Aiming for security by design
A truly unified approach is also crucial for effectively delivering a product that is secure by design. With a single vulnerability potentially leading to a breach costing millions and customers flocking to the competition, no developer can afford to release an application without extensive protection.
Security features, such as code obfuscation and defensive measures that detect suspicious behaviour, should be an integral part of the product’s DNA. It is essential for security teams to be seamlessly engaged with all aspects of the development organisation both early and often. Likewise, there must be adequate time for continuous security testing, rather than positioning it as a final barrier to overcome. Addressing security must become a more collaborative activity across the different teams of the development process.
Focusing on quality and security in 2021
Recently, expectations around software have grown exponentially, and a slow or buggy application can be enough to convince a customer to take their business elsewhere. The consumerisation of enterprise technology also means that business users expect the same quality and ease of use from workplace applications as they do from personal ones.

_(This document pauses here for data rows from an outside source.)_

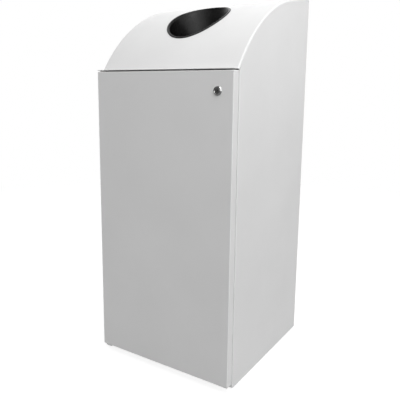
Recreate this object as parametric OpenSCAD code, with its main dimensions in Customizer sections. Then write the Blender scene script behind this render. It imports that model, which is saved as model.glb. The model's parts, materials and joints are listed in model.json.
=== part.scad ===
// Litter bin cabinet: a locked sheet-steel housing with a curved hood, an oval throw-in
// opening and a lift-out liner. Millimetres, +Z up, the door faces -Y and is hinged on -X.
// The origin is on the floor, at the middle of the footprint.

/* [Cabinet] */
// Overall width
cabinet_w = 400; // [390:1:440]
// Depth from the door's face to the back panel's face
cabinet_d = 422; // [415:1:440]
// Overall height, which is the back edge of the hood
cabinet_h = 974; // [965:1:985]
// Sheet thickness of the painted panels
sheet = 1.5; // [1.2:0.1:1.8]
// Width of the upright flanges that the door shuts against
flange_w = 25; // [23:0.5:26]
// Gap between the floor and the panels' lower edges
floor_gap = 2; // [1:0.5:3]
// Height of the floor panel's upper face
pan_z = 30; // [28:1:34]

/* [Hood] */
// Outer radius of the curved front
hood_r = 426; // [422:1:430]
// Slope of the straight top in degrees
hood_slope = 10; // [9:0.5:11]
// Run of the straight top, from the back forwards
crown_run = 121; // [115:1:125]
// Height of the lip that covers the door's top edge
lip_z = 769; // [766:1:772]

/* [Throw-in opening] */
// Radius of the opening, seen from above
opening_r = 78.5; // [74:0.5:80]
// Distance of its centre behind the door's face
opening_back = 167.5; // [164:0.5:172]
// Wall of the black collar
collar_wall = 2.5; // [2:0.1:3]
// Height of the collar's lower end
collar_foot_z = 808; // [804:1:815]

/* [Door] */
// Depth of the door's pan
door_t = 23; // [22:0.5:25]
// Gap between the shut door and the cabinet
door_gap = 4; // [3.8:0.1:5]
// Height of the door's lower edge
door_foot_z = 14; // [14:0.5:16]
// Gap between the door's top edge and the lip
door_head_gap = 3; // [3:0.1:3.5]
// Width of the flange folded in behind the door
door_flange_w = 12; // [10:0.5:13]
// Distance of the hinge line from the door's side
hinge_inset = 8; // [8:0.1:8.4]
// Diameter of the two hinge pins
hinge_pin_d = 6; // [5:0.5:6.5]

/* [Lock] */
// Distance of the lock's centre from the door's free side
lock_inset = 40; // [38:1:42]
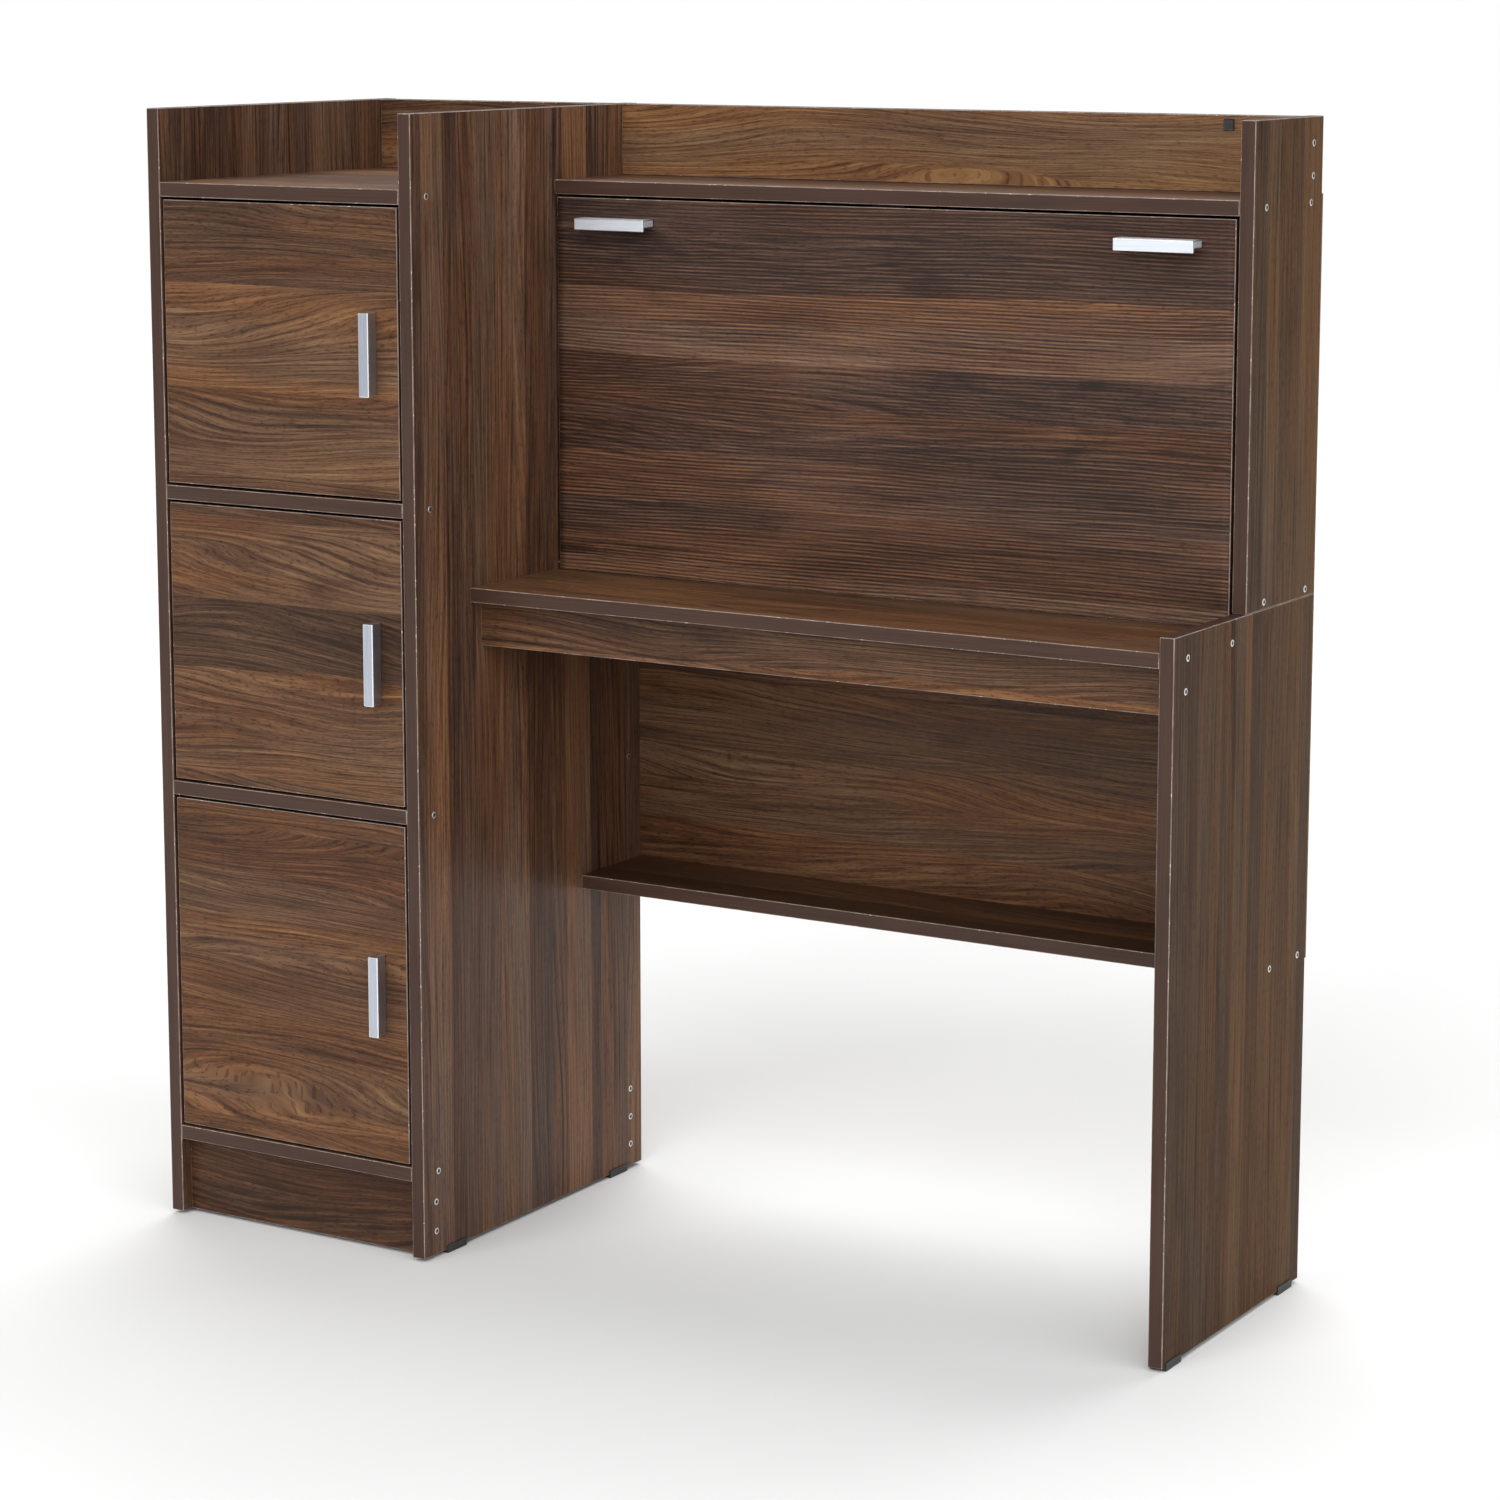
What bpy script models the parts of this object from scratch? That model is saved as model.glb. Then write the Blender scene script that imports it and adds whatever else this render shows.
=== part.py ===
"""Secretary desk in walnut-faced board: a tall tower with three inset doors, and a desk with a hutch
whose front flap drops to lie on the desktop.

Metres, +Z up. The front looks towards -Y. Sizes are given from the maker's corner: X from the outer
face of the left side panel, Y back from the tower's front edge, Z up from the floor. One empty
moves that corner so that the origin lies under the middle of the whole piece.
"""

import math

import bmesh
import bpy
from mathutils import Matrix

MM = 0.001

# Board and fit
BOARD = 16 * MM  # thickness of every structural board
BACK_BOARD = 3 * MM  # thickness of the boards nailed on behind
SEAT_GAP = 0.3 * MM  # between pieces that touch
EDGE_BREAK = 0.7 * MM  # width of the small chamfer on every board edge
GLIDE_HEIGHT = 4 * MM  # floor to the underside of the side panels

# Overall
OVERALL_WIDTH = 1200 * MM
PANEL_HEIGHT = 1250 * MM  # tall side panels, top to bottom
TOWER_WIDTH = 355 * MM  # over both of the tower's side panels
TOWER_DEPTH = 440 * MM
DESK_SETBACK = 100 * MM  # desk front behind the tower front
HUTCH_SETBACK = 270 * MM  # hutch front behind the tower front
DESK_PANEL_HEIGHT = 750 * MM  # lower right panel, top to bottom

# Boards between the panels, measured up from the underside of the panels
GALLERY_RISE = 80 * MM  # height of the low rear wall above the top shelves
GALLERY_INSET = 16 * MM  # rear wall and rear plinth, in from the back edge
PLINTH_HEIGHT = 86 * MM
PLINTH_SETBACK = 15 * MM
LOWER_COMPARTMENT = 384 * MM
MIDDLE_COMPARTMENT = 318 * MM
DESKTOP_DROP = 16 * MM  # desktop surface below the top of the lower right panel
RAIL_HEIGHT = 50 * MM
RAIL_SETBACK = 20 * MM  # front rail behind the desktop edge
FOOT_SHELF_DEPTH = 125 * MM
FOOT_SHELF_TOP = 372 * MM

# Doors
DOOR_SIDE_GAP = 3.5 * MM
DOOR_END_GAP = 3 * MM
DOOR_RECESS = 1 * MM  # door face behind the tower's front edge

# Flap
FLAP_SIDE_GAP = 3.5 * MM
FLAP_TOP_GAP = 3 * MM
FLAP_REST_GAP = 0.5 * MM  # between the open flap and the desktop
FLAP_PIVOT_INSET = 6 * MM  # pin centre from the flap's face and from its lower edge
FLAP_TURN_GAP = 3 * MM  # hutch floor behind the closed flap
PIN_RADIUS = 2.5 * MM
PIN_CLEARANCE = 0.1 * MM
PIN_IN_FLAP = 14 * MM
PIN_IN_PANEL = 7 * MM

# Handles: a front plate on a narrower web, cut from one extrusion
HANDLE_LENGTH = 90 * MM
HANDLE_DEPTH = 22 * MM
HANDLE_PLATE_WIDTH = 13 * MM
HANDLE_PLATE = 3.5 * MM
HANDLE_WEB_WIDTH = 8.5 * MM
DOOR_HANDLE_INSET = 30 * MM  # door edge to the middle of the handle
FLAP_HANDLE_INSET = 37 * MM  # flap end to the near end of the handle
FLAP_HANDLE_DROP = 28 * MM  # flap top to the middle of the handle

# Concealed hinges
CUP_RADIUS = 17.5 * MM
CUP_DEPTH = 12 * MM
CUP_WALL = 1 * MM
CUP_CLEARANCE = 0.25 * MM
CUP_FLANGE = 2.5 * MM  # rim outside the bore
CUP_EDGE = 4.5 * MM  # door edge to the bore
CUP_FROM_END = 60 * MM  # door end to the middle of the cup
ARM_CLEARANCE = 1.5 * MM  # cup to the end of the arm
ARM_HEIGHT = 13 * MM
ARM_BASE_HEIGHT = 34 * MM
ARM_BASE_LENGTH = 42 * MM
ARM_BASE_THICKNESS = 5 * MM
ARM_BASE_SETBACK = 32 * MM  # nose of the arm to the front of its base
ARM_DEPTH = 9 * MM
ARM_NOSE_REACH = 19 * MM  # base to the middle of the nose
ARM_NOSE_WIDTH = 13 * MM

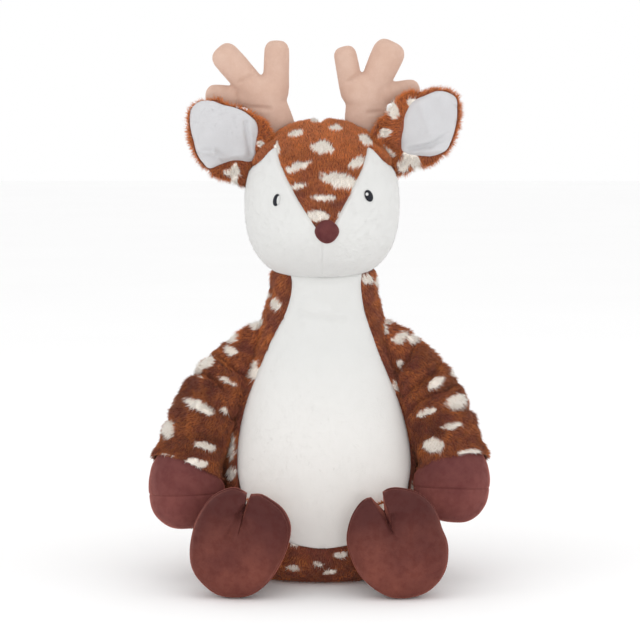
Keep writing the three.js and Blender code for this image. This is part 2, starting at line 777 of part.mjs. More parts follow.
// Zip: a tape that lies on the base panel, its chain in the slot, and a slider with a pull
function placeZip() {
  const box = (fromX, toX, width, fromZ, toZ) => block(
    new THREE.Vector3(fromX, zipMiddle.y - width / 2, fromZ),
    new THREE.Vector3(toX, zipMiddle.y + width / 2, toZ),
  );
  const tapeHalf = zipTapeLength / 2;
  const chainHalf = zipSlotLength / 2 - sewnGap;
  const tape = box(-tapeHalf, tapeHalf, zipTapeWidth, tapeBottom, tapeBottom + zipTapeThickness)
    .add(box(-chainHalf, chainHalf, zipChainWidth, tapeBottom - zipChainDepth,
      tapeBottom + zipTapeThickness));
  place('zip_tape', tape, stuffs.tape);

  const sliderTop = tapeBottom - sewnGap;
  const channelBottom = tapeBottom - zipChainDepth - sewnGap;
  const sliderBottom = channelBottom - zipSliderFloor;
  // The zip is closed: the slider stands at the end of its slot, and its pull lies along the slot.
  const back = sewnGap - zipSlotLength / 2;
  const nose = back + zipSliderLength;
  const channelWidth = zipChainWidth + sewnGap * 2;
  const holeRadius = zipPinRadius + sewnGap;
  const pinHeight = sliderBottom + holeRadius;
  const pinAt = nose - holeRadius * 2;
  const spare = zipPullThickness;
  const slider = box(back, nose, zipSliderWidth, sliderBottom, sliderTop)
    .subtract(box(back - spare, nose + spare, channelWidth, channelBottom, sliderTop + spare))
    .subtract(box(pinAt - holeRadius - sewnGap, nose + spare, channelWidth, sliderBottom - spare,
      channelBottom + spare))
    .subtract(zipBarrel(pinAt, pinHeight, holeRadius, zipSliderWidth + spare));
  place('zip_slider', slider, stuffs.metal);

  // The pull's pin turns in holes in the slider's two cheeks.
  const halfThick = zipPullThickness / 2;
  const pull = box(pinAt, pinAt + zipPullLength, zipPullWidth, pinHeight - halfThick,
    pinHeight + halfThick)
    .add(zipBarrel(pinAt, pinHeight, halfThick, zipPullWidth))
    .add(zipBarrel(pinAt, pinHeight, zipPinRadius, zipSliderWidth - sewnGap * 2));
  place('zip_pull', pull, stuffs.metal);
}

function zipBarrel(atX, atZ, radius, length) {
  const geometry = new THREE.CylinderGeometry(radius, radius, length, smallFacets);
  geometry.translate(atX, zipMiddle.y, atZ);
  return solidOf(geometry);
}

const arms = Object.keys(sides).map(armOf);
const legs = Object.keys(sides).map(legOf);

placeHead();
placeEars();
Object.keys(sides).forEach((side) => place(`antler_${side}`, antlerForm(side), stuffs.tanVelour));
placeTorso([...arms, ...legs]);
[...arms, ...legs].forEach(placeLimb);
const tail = tailForm();
const tailPast = (distance) => beyond(tailRoot.clone().addScaledVector(tailUp, distance), tailUp);
place('tail_top', tail.intersect(tailPast(sewnGap / 2)), stuffs.fur);
place('tail_underside', tail.subtract(tailPast(-sewnGap / 2)), stuffs.whiteFur);
placeZip();

export default group;
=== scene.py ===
"""Dresses the sitting plush deer: spotted pile, smooth white plush, velour hooves and antlers,
stitched eyes, the filling inside and the zip below. Lengths are in millimetres until a mesh is made."""

import math

import bpy
import numpy as np
from bpy.props import FloatProperty, FloatVectorProperty, PointerProperty
from bpy.types import Operator, Panel, PropertyGroup
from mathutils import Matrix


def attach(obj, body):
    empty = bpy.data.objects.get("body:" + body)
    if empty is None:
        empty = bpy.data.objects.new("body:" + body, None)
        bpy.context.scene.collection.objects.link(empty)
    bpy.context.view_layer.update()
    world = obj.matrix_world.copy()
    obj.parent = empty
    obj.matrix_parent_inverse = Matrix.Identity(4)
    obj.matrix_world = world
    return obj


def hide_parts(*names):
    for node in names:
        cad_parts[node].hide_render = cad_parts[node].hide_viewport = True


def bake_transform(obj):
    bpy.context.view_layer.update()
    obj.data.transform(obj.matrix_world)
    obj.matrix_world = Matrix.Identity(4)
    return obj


bl_info = {
    "name": "Plush Deer",
    "version": (1, 0, 0),
    "blender": (4, 5, 0),
    "location": "3D View > Sidebar > Deer",
    "description": "Sews the plush deer's skins, pile and details round its frame",
    "category": "Object",
}

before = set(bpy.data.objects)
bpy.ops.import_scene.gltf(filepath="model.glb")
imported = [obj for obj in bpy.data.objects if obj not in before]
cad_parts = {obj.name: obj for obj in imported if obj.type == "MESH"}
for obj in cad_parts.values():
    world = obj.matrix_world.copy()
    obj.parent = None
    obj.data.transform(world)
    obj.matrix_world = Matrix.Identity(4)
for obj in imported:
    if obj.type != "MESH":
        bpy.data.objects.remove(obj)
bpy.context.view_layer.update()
MM = 0.001
TURN = 2 * math.pi
SIDES = {"left": 1.0, "right": -1.0}

# Sewing: how far a seam draws a panel in beside it, the cells in a millimetre in which points coincide,
# and the strands of white plush on a square millimetre
SEAM_REACH, WELD_CELLS, PLUSH_DENSITY = 3.2, 500, 0.7
# Strands: how far they lean off the skin at least, how deep they stand in it, the size of their clumps
LEAST_LIFT, ROOT_SUNK, CLUMP = 0.18, 0.6, 4.5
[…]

From this perspective, quality testing is one of the most valuable elements of the development lifecycle, helping to ensure that the application’s performance meets the userbase’s lofty expectations. This includes not just functional quality, but many other dimensions including performance, accessibility and more. Similarly, with threat actors increasingly on the prowl for vulnerable remote workers, the attack surface available to cyber criminals has grown exponentially, as has the impact of a breach. Security must be baked into the core of the application following the principle of security by design, not regarded as an additional step at the end of the lifecycle. Indeed, an application that is poorly secured cannot be called a quality product, so in many ways a security issue is a quality issue.
Quality and security are common expectations for all software products. By ensuring that security and testing are solidly integrated into the lifecycle through VSM, developers can create more efficient processes, ensure the product hits the mark, and that business value is always achieved.